*** EXERCISE INPUTS ***
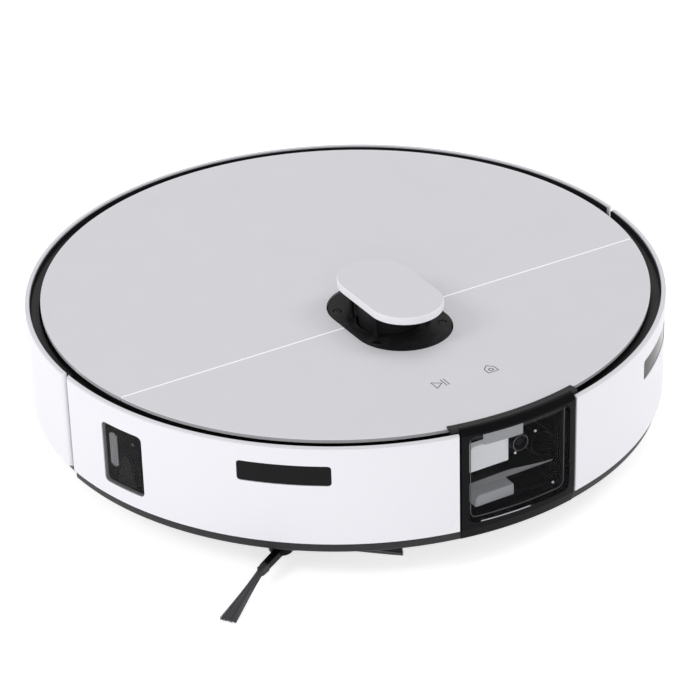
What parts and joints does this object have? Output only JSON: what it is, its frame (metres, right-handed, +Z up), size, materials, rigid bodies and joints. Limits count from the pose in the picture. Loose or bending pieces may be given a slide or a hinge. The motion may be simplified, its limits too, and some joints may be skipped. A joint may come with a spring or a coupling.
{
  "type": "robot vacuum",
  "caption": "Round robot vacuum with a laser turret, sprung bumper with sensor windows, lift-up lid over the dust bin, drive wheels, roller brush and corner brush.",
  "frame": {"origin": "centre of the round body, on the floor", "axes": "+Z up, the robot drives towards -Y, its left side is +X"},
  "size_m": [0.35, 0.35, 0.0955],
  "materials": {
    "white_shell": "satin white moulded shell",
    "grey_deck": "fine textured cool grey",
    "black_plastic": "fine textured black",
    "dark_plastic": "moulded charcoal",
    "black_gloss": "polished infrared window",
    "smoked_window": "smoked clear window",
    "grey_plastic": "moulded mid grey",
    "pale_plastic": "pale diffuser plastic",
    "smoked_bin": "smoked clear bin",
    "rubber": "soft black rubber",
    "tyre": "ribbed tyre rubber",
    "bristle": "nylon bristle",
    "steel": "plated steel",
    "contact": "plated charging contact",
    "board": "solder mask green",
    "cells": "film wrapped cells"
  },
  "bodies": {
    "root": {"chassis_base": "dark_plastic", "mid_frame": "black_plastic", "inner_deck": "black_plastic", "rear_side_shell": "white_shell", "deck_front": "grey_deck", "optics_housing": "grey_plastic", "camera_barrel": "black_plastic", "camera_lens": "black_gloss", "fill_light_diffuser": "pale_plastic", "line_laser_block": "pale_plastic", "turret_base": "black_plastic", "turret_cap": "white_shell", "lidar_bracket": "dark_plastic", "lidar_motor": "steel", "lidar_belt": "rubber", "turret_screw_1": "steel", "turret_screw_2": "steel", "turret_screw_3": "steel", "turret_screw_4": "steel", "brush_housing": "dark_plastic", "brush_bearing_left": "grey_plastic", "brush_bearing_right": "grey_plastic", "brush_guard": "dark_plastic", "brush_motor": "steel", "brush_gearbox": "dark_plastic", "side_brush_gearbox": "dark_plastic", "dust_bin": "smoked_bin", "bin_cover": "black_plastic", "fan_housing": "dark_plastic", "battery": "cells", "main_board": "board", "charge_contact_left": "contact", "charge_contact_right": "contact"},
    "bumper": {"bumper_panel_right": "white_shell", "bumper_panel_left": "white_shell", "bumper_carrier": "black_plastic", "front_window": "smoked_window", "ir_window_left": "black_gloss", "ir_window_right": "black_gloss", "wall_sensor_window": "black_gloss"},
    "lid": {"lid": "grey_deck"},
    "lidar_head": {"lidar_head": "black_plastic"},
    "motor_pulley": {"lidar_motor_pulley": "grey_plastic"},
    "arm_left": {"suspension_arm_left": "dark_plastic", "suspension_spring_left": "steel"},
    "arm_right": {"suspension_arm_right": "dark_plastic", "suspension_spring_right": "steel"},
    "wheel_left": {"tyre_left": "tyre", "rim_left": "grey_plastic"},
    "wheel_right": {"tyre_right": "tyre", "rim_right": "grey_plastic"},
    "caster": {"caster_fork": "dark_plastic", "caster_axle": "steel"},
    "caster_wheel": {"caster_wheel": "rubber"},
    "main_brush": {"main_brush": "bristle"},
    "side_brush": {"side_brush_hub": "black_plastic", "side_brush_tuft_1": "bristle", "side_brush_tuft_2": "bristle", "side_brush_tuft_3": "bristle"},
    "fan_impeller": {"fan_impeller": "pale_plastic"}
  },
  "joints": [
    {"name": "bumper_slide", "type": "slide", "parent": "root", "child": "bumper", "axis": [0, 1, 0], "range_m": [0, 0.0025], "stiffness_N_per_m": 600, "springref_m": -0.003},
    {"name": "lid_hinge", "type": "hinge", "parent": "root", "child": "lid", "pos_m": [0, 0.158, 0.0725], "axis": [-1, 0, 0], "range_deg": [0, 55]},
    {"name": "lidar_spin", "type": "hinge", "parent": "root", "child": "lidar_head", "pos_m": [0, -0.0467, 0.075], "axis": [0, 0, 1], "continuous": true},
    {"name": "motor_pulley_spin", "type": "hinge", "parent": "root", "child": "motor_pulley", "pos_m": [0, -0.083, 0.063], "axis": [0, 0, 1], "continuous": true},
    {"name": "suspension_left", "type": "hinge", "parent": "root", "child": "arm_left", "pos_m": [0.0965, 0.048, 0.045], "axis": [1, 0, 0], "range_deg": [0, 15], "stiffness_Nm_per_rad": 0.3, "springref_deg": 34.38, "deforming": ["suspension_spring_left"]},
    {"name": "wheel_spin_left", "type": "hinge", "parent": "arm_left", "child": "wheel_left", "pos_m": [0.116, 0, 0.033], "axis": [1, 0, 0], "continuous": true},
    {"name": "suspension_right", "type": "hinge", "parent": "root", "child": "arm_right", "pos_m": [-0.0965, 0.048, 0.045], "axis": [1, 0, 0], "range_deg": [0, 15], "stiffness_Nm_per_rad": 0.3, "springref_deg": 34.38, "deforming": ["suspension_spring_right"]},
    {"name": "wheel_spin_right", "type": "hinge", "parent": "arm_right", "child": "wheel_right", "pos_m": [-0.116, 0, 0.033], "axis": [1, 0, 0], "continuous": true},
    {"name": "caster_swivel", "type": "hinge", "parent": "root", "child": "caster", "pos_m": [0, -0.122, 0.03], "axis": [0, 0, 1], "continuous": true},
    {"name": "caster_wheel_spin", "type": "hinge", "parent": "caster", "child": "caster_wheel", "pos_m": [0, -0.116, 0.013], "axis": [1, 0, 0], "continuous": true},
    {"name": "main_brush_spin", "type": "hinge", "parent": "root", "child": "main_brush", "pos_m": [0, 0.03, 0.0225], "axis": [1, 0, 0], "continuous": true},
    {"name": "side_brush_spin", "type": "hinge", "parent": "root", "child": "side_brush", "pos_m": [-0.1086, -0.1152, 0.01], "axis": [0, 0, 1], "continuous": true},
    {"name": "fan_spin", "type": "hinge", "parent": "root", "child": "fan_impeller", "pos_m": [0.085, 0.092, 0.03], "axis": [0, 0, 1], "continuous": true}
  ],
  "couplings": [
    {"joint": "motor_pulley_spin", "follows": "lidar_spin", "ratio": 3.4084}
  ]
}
***
*** EXERCISE INPUTS ***
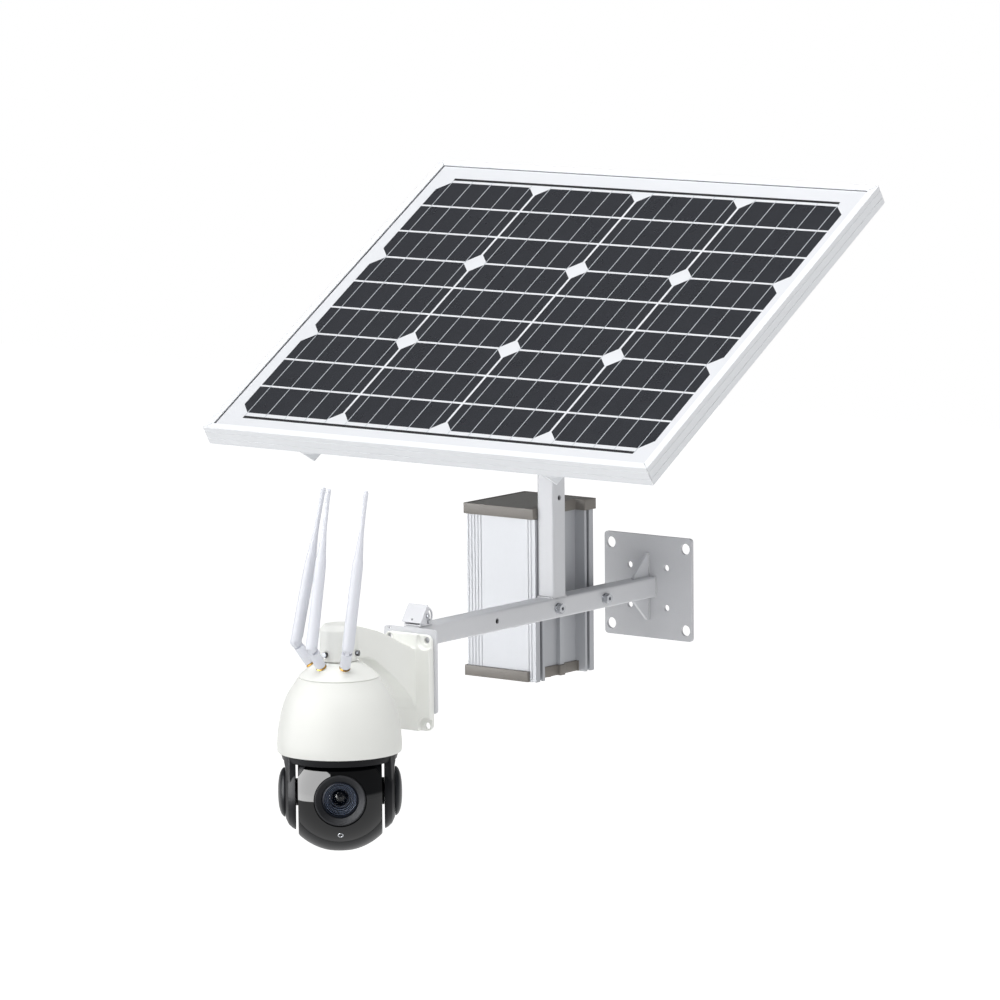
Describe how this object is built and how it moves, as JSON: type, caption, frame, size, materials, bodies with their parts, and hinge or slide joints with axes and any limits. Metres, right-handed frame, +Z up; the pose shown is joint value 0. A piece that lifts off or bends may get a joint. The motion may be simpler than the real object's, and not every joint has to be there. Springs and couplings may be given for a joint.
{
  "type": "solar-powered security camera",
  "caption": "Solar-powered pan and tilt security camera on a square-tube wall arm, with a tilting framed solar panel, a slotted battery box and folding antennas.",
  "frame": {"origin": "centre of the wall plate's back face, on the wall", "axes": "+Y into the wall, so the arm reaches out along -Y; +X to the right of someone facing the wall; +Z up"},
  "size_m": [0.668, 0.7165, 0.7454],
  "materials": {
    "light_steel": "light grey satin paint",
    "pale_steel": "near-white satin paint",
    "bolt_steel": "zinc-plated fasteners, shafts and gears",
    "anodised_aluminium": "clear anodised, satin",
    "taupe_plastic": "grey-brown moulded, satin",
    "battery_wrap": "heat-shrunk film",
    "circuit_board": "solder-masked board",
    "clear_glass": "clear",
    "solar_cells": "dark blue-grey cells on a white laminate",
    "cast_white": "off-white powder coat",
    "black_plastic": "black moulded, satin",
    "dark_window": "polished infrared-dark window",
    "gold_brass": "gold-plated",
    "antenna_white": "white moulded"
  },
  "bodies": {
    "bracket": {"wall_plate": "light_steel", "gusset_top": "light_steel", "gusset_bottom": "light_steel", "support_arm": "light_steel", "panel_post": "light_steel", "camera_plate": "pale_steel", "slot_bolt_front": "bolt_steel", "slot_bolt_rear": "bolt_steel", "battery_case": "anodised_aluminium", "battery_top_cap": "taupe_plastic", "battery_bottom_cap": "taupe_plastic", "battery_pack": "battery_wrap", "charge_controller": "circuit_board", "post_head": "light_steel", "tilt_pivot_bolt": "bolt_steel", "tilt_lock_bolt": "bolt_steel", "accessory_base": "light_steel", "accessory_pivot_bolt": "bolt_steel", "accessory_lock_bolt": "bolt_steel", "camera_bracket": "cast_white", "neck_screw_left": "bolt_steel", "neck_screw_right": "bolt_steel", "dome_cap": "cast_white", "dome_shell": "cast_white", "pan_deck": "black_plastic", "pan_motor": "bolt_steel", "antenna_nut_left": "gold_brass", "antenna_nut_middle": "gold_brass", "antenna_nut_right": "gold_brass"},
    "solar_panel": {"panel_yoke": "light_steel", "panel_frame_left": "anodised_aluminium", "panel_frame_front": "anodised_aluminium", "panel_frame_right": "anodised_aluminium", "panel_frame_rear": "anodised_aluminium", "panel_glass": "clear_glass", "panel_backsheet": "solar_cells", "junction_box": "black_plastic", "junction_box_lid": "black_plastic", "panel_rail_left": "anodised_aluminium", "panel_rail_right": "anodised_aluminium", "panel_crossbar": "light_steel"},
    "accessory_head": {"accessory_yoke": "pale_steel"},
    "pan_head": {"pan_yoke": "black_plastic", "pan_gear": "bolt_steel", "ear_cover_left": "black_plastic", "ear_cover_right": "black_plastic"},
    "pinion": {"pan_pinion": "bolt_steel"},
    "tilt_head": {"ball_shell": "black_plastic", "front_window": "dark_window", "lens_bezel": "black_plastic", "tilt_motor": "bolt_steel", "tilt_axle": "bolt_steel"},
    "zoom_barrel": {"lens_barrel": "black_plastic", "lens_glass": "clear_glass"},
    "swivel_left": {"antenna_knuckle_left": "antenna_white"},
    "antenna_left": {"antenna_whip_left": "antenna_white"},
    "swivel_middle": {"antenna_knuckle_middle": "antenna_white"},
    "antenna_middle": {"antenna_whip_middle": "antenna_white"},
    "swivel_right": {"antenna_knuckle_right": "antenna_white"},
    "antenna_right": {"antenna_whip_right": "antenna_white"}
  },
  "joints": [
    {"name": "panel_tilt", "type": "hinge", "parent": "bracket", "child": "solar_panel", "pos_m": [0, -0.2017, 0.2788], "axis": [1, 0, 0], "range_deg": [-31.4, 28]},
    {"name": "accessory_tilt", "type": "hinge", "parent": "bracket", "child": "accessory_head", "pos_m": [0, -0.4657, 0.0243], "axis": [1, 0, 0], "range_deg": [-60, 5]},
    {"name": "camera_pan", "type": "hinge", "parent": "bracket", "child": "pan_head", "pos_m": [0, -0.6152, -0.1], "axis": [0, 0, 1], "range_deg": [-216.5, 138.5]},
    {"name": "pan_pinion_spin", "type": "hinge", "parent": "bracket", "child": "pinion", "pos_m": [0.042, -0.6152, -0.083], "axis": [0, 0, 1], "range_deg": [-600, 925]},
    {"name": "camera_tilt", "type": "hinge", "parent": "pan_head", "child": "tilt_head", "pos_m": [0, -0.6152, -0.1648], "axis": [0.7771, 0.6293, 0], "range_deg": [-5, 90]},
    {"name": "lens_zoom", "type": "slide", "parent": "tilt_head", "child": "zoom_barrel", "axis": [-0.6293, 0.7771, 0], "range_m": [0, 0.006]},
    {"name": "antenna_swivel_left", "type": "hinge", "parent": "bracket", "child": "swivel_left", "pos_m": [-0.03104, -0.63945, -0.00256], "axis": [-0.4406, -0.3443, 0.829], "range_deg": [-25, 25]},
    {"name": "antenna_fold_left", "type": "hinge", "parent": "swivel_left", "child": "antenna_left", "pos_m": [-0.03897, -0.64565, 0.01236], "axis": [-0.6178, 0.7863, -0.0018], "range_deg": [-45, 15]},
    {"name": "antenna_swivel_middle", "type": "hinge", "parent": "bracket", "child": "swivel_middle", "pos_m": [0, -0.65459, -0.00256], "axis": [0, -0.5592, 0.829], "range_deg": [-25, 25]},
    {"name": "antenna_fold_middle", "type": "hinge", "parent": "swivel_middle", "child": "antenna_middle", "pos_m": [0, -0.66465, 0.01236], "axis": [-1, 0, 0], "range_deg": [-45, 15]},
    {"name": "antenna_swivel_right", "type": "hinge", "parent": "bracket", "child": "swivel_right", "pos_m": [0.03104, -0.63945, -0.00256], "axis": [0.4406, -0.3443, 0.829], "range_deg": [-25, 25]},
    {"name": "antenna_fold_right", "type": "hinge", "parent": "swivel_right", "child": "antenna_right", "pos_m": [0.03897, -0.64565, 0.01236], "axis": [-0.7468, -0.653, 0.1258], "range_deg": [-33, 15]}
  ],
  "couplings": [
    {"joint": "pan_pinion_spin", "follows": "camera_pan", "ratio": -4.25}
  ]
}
***
*** EXERCISE INPUTS ***
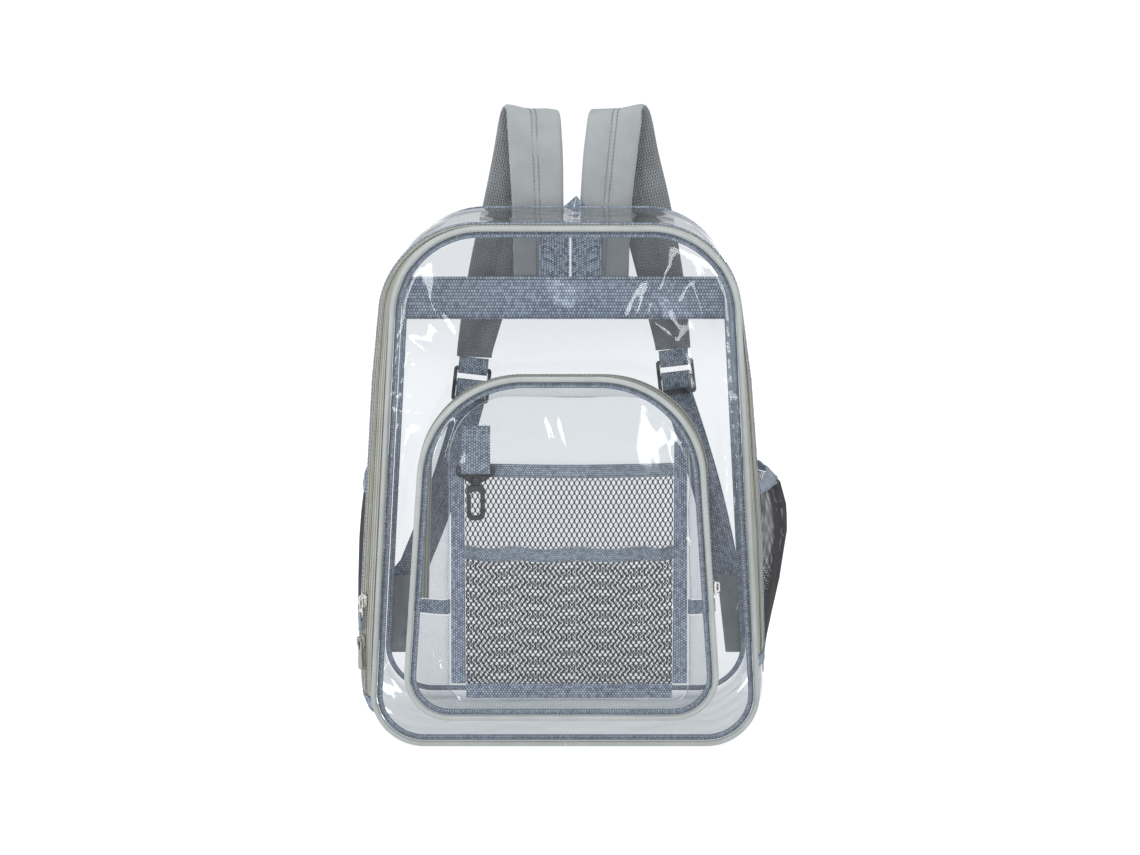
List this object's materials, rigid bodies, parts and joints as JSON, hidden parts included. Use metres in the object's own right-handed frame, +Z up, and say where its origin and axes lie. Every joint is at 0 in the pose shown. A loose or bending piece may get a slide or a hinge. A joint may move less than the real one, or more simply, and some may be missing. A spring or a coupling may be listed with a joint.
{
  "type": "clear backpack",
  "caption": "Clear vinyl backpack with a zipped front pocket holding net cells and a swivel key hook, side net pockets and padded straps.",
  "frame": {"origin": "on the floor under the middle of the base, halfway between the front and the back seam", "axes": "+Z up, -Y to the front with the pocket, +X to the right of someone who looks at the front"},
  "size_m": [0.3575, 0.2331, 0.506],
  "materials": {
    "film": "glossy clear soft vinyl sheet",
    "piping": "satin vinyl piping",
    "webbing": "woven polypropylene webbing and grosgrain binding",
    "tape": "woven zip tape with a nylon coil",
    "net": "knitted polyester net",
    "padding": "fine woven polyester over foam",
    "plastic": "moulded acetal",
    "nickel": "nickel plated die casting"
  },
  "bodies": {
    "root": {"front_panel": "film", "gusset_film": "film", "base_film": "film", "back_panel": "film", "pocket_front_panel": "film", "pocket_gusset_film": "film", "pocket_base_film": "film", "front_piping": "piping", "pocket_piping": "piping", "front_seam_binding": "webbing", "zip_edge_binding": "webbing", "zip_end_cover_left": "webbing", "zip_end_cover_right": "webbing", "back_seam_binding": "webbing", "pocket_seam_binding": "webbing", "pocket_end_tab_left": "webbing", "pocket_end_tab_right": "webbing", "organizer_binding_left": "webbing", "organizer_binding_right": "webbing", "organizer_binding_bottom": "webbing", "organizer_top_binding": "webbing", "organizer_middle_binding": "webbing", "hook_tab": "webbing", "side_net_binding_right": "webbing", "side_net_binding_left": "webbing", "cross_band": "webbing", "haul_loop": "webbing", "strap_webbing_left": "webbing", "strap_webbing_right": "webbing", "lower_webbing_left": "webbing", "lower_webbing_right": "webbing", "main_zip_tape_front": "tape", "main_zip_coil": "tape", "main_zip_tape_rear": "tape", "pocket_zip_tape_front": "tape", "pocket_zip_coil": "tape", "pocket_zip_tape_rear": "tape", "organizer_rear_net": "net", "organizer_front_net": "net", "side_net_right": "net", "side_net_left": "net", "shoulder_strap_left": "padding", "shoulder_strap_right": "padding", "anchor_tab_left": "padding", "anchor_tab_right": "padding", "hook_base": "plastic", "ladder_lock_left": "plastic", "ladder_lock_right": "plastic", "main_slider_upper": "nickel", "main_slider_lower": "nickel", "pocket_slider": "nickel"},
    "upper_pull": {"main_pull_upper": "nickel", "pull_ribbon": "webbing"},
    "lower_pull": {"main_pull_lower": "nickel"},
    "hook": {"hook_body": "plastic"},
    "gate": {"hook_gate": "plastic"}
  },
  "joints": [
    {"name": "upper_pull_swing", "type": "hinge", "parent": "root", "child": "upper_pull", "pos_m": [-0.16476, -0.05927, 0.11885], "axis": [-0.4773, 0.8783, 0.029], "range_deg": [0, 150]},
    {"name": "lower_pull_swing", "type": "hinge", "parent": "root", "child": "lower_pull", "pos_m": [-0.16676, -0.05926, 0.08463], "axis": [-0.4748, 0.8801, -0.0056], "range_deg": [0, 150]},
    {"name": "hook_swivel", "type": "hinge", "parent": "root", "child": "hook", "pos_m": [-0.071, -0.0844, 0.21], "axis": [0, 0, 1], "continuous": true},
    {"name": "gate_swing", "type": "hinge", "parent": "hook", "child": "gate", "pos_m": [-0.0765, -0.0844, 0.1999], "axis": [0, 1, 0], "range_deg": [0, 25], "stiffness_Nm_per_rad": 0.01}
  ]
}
***
## PROBLEM DESCRIPTION
Determine how many lines above contain "pose" as a word or string. Give the number alone.

## THE ANSWER
3